De fato, no decorrer da história, a humanidade têm progredido mais pela ação de pessoas que desafiaram as leis do que através daquelas que simplesmente seguem os caminhos convencionais. Por muito tempo, homens e mulheres, admirados no mundo inteiro e premiados com o Nobel da Paz, em seus países eram considerados como rebeldes e desobedientes. No passado, Gandhi e Martin Luther King foram presos e condenados como desobedientes às leis. Na África do Sul, Nelson Mandela passou 20 anos na prisão como subversivo. Para os budistas tibetanos, o Dalai Lama, é a reencarnação do Buda da Compaixão. No entanto, para o governo chinês, é um dissidente, desobediente às leis. Na América Latina, o prêmio Nobel da Paz foi dado a Rigoberta Menchu, índia que, durante anos, viveu exilada do seu país e a Adolfo Perez Esquivel, advogado que, por muito tempo, foi ameaçado de prisão na Argentina. No Brasil dos tempos da ditadura, o arcebispo Dom Hélder Câmara, escutado no mundo inteiro, era censurado e considerado subversivo.

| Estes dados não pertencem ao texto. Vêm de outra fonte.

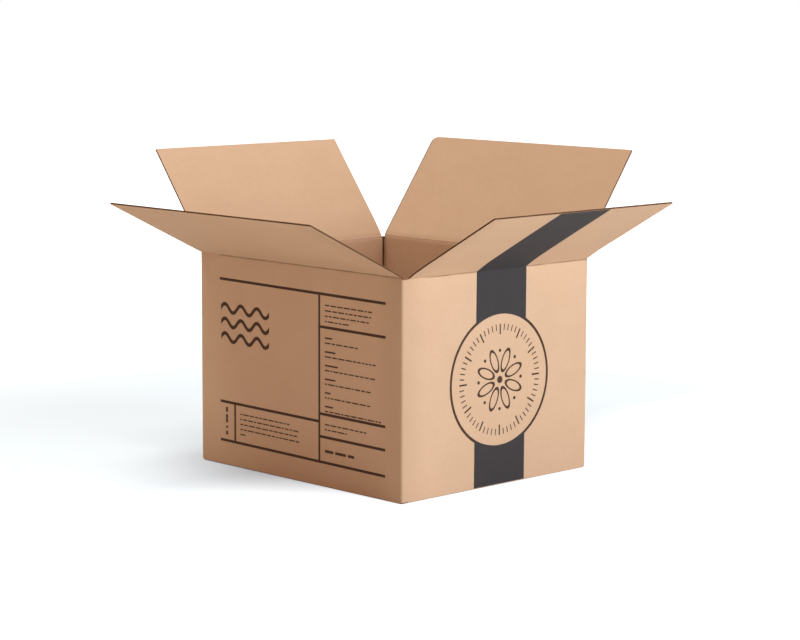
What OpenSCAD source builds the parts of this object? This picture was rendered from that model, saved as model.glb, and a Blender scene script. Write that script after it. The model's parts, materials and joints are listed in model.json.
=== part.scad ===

Em 1980, em El Salvador, Monsenhor Romero, canonizado como santo pelo papa Francisco, poucos dias antes de ser assassinado pela ditadura militar do seu país, pregava do alto do seu púlpito: “Peço aos soldados que desobedeçam e parem a violência, Não matem. Não torturem. Não cometam injustiças”.
Atualmente, de tal modo, o modelo democrático está em crise que, em países como os Estados Unidos, a Itália, Argentina e Brasil, o governo é ocupado por pessoas que se revelam sem escrúpulos. Não disfarçam o ódio, a discriminação a pessoas e grupos diferentes e sua admiração à violência. O presidente da República propõe que todas as pessoas possam ter armas, pais ensinem crianças a atirar e policiais tenham direito de matar quem lhes pareça suspeito. Por todo o país, se espalham atos de racismo, de violência contra a mulher e contra minorias sexuais. O ministério da educação pretende proibir o ensino da Filosofia e da Sociologia nas universidades. Nesse contexto, em nome da humanidade, todo cidadão tem obrigação de se posicionar contrário a que esses projetos perversos se concretizem. Não basta ser contra. É preciso lutar contra a loucura dessa farsa produzida pela Globo e outros grandes meios de comunicação que nos roubaram a democracia e nos conduziram à barbárie.
A violência, cometida por uma pessoa individual, ou pelo Estado, nunca construirá um mundo de paz e justiça. Nos mais diversos continentes, grupos religiosos e civis se negam a pegar em armas e exigem substituir treinamentos militares por ações pacíficas. Fazem serviço civil no lugar do serviço militar obrigatório e a lei reconhece esse direito.
A Constituição brasileira garante aos jovens o direito da objeção de consciência. Ninguém pode ser obrigado a fazer serviço militar ou, se é policial praticar violência contra outra pessoa. A ONU consagra essa semana para divulgar essa informação e tornar conhecido o direito que toda pessoa tem de se negar a obedecer a ordens injustas e iníquas.
Mais do que qualquer poder social e político, religiões e Igrejas deveriam reconhecer o direito à dissidência e à objeção de consciência diante de um poder religioso autoritário ou, por qualquer razão, injusto. Conforme a Bíblia, quando as autoridades de Jerusalém proibiram os apóstolos a falar no nome de Jesus, estes responderam: “Entre obedecer a Deus e aos homens, é melhor obedecer a Deus. Por isso, nós desobedecemos a vocês”(At 5, 29).
Marcelo Barros, monge beneditino, teólogo e biblista, assessor das comunidades eclesiais de base e de movimentos sociais. Tem 55 livros publicados, dos quais o mais recente é “Conversa com o evangelho de Marcos”. Belo Horizonte, Ed. Senso, 2018.